イベント開催後には、「またやってほしい!」「沖縄のものを買ってみた」「紹介されていた商品を買ってみた」などSNSで参加者からのアクティブなリアクションが見られ、とても嬉しかったですね。JTB沖縄からも「ぜひ次も一緒にやりたい」と前向きなフィードバックがありましたし、複数のイベントでも事例として紹介いただいたり、協賛企業の方からも、オンラインであってもきちんと市場を動かすことができるイベントだと感じてもらうことができたりと、eスポーツを起点にした地域活性の可能性をひしひしと感じました。

地域活性・インバウンドへの活用
eスポーツの力で地域を盛り上げる事業を目指す

最近では、自治体や地元企業などが主催となっているeスポーツのイベントも増えてきており、当社にもお問い合わせを多くいただいています。群馬県では「eスポーツ・新コンテンツ創出課」が創設され、県をあげてeスポーツの推進に取り組んでいます。2020年11月には、群馬県主催の「U19 eスポーツ選手権」の運営もJCDで行いました。

群馬県主催の「U19 eスポーツ選手権」の様子
群馬県主催の「U19 eスポーツ選手権」の様子

このほか、JCDではエリアマネジメント事業として地域の文化施設の運営も行っているため、都道府県単位だけでなく、市・区単位でのイベント実施などにも対応しています。先日、東京都東久留米市で小学生向けにeスポーツセミナーを開催した際には、たくさんの小学生に参加いただきました。今後は小学生向けの大会や、親子で楽しめるeスポーツセミナーなどを企画していくことも視野に入れています。


東久留米市生涯学習センターでのセミナーハイライト動画

また、eスポーツは外国人にも人気があるため、インバウンドに活用していくことが可能です。コロナ禍だからこそ日本に来日できない外国人に向けて、eスポーツを絡めて各地の新しい旅体験をオンラインで提供し、アフターコロナには実際に訪れたい!という機運を作ることができれば、と考えています。

eスポーツは、話題になりつつあるエンタテインメントですが、企業や自治体からは、どのように活用しどうマネタイズしたらいいのかわからないとご相談も多くいただきます。今回、JCDとJTB沖縄が開催した「Island Resort e-Travel」は、オンライン上のイベントに付随するコンテンツを作り、そのファンを引き連れてECサイトまで繋げ、B to Cのマネタイズポイントをつくるというスキームにトライしています。ですから、企業が抱えているマネタイズの課題を解決する糸口になるのではないかと感じています。

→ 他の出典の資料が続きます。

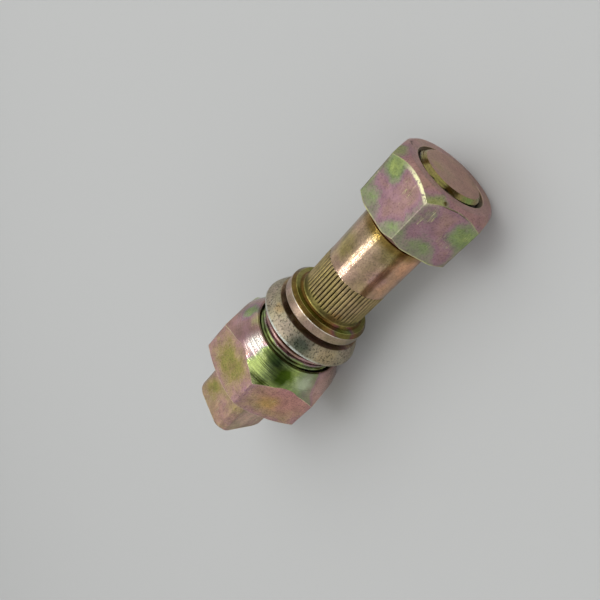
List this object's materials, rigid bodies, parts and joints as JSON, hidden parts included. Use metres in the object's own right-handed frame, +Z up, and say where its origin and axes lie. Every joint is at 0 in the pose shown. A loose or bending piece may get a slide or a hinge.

eスポーツに関わらず、音楽イベントやセミナーなども同様に、リアルイベントがオンラインに切り替わったことで、オンラインだからこそできる体験を提供し、そこに付加価値を設ければ、新しいビジネスの仕組みを作り出すことも可能だと考えています。オンラインコンテンツをマネタイズ化していくというのもJCDの目的であり、eスポーツはその方法のひとつでもあるんです。これまでの事例から、eスポーツでのデジタル体験を通じた地域活性や町おこしには大いなる可能性を感じています。地域活性を強みとしているJCDとしては、今後もさまざまな地域と手を組み、eスポーツの力で地域を盛り上げる事業に取り組んでいきたいです。そして、eスポーツを性別・年代・ハンディキャップなどにとらわれない新しいコミュニケーションツールとしてこれからも普及させていきたいですね。